Georg Berger, his father, was a veteran of World War I who in 1921 joined a business group close to Hitler. In 1931, two years before Hitler came to power, Georg Berger joined the Nazi Party. At the time, he worked as a freelance bookkeeper.

In 1936, Georg Berger swore allegiance to Hitler in the same Munich beer hall where the Nazis had launched an unsuccessful putsch attempt in 1923. The oath was a prerequisite for becoming chief bookkeeper of the Hitler Youth.

Documents show that Georg Berger resigned his post with the Hitler Youth for unspecified health reasons in September 1939. That was almost a year after so-called Kristallnacht, when Nazi-inspired mobs burned synagogues and destroyed Jewish-owned shops. Contrary to the version presented by Roland Berger, Georg Berger continued to pay Nazi party dues until 1944.

In 1940, Georg Berger became general manager of Ankerbrot, Austria's largest bakery, with help from Nazi officials. The business in Vienna had been seized from Jewish owners who had been forced to flee.

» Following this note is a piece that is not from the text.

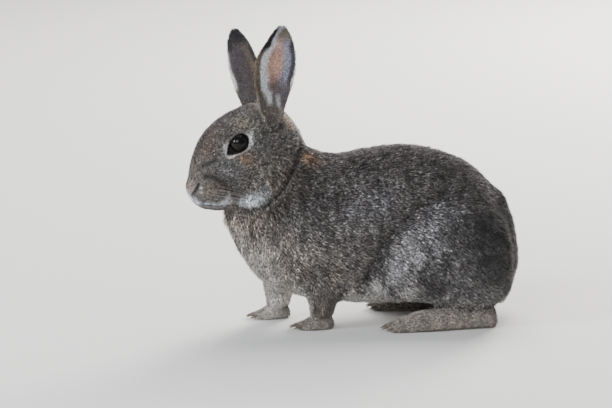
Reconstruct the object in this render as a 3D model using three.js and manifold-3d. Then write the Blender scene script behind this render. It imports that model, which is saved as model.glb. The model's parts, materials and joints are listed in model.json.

The first sign that Georg Berger was falling out of favor with the Nazis came in 1942. Acting on tips, the Gestapo twice raided the villa in Vienna where the Berger family lived. The secret police found evidence that Georg Berger was illegally hoarding butter, eggs, soap and other scarce items that were strictly rationed at the time, according to Gestapo documents.

The elder Berger was also accused of diverting workers from the bakery to do renovations at the villa. His file in the German Federal Archives does not indicate what punishment, if any, was imposed.

The Roland Berger Foundation suggested that the accusations against Georg Berger might have been politically motivated, and that the charges of hoarding were merely a pretense.

"Nazi and Gestapo documents often have a denunciatory character and often reflect conflicts over power and influence within Nazi institutions," the statement said.

After the war, the Allies held Georg Berger in an internment camp. Like thousands of other functionaries and businessmen, he was brought before a tribunal to determine how actively he had supported Hitler's regime.

The tribunal heard testimony that Georg Berger had been imprisoned by the Gestapo and escaped being sent to Dachau only because a sympathiser inside the secret police intervened. Instead, according to the testimony, the elder Berger was sent as a soldier to the Eastern Front — a marginally better fate — where the Soviet army captured him.

Testimony presented at these so-called denasification hearings was notoriously unreliable. Many of the accused recruited friends or family to lie on their behalf and to reinvent them as resisters and dissidents.

Georg Berger's Gestapo file makes no mention of imprisonment, Dachau or the Russian front. Handelsblatt said its team of reporters had scoured archives in Germany and Austria and found no evidence that the Nazis incarcerated him or that he was a prisoner of war.

The denazification tribunal as well as an appeals panel later classified Georg Berger as a low-level Nazi collaborator. He was barred from holding influential positions in business, politics or media for two years.

The more favorable portrait of Georg Berger later presented by Roland Berger may simply have been the work of a son eager to believe his father was a hero. But much of the information, such as the dates of Georg Berger's Nazi party membership, were readily available in archives. A person with Roland Berger's resources could have easily checked.

"Roland Berger did not conceal any information about his father," the Roland Berger Foundation said. "He just didn't have all the documents."